Frequently asked questions about mentoring
Here are some frequently asked questions and answers about mentoring:
Is being a mentor a leadership role?
While serving as a mentor means you will guide your mentee, it's not necessarily a leadership role. Usually mentors do not serve as a manager or supervisor to their mentee, and mentors often work in a lateral department to the mentee.
Does mentoring work?
Mentoring works most of the time, although there may be struggles if the mentor/mentee pairing isn't the right fit. Mentoring can benefit both mentees and the organizations in which they work. Mentees may experience greater career success and confidence in their current role, while a business that supports mentoring may benefit from more employee loyalty, higher employee engagement, more teamwork among office mates and less employee turnover.
What qualities make a good mentor?
A good mentor must be respectful, have excellent communication skills, encourage others, be open to receiving (and comfortable giving) feedback, be a good listener, have some knowledge about the subject the mentee wants to discuss and enthusiasm for the impact they can have on another person.
What do I talk about during a mentorship session?

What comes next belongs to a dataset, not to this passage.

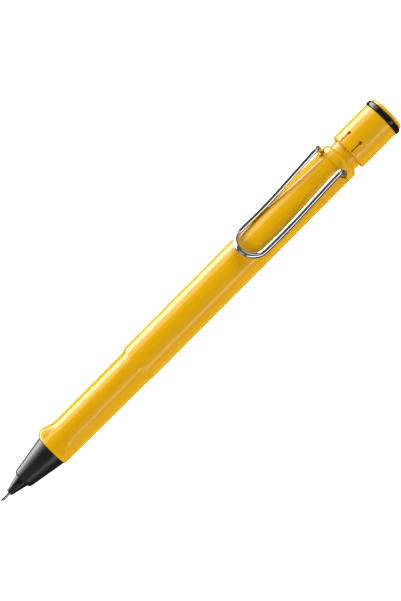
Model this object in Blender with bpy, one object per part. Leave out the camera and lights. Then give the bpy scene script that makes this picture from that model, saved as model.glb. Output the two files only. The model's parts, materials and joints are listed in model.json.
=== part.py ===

As a mentor, it's important to ask your mentee what they would like to discuss. Allow them to lead the conversation, or at least provide a good starting point for you. Ask your mentee what they want to work on, what their goals are, what they are motivated by and their expectations for you.
How do you build a good relationship with a mentee?
Having a good relationship with your mentee is critical. To build a healthy relationship with them, show your commitment to being their mentor, let them make their own choices with your encouragement, actively listen, remain positive, choose realistic goals together, support their decisions and be so open to what they have to say that they feel comfortable coming to you with any questions or concerns.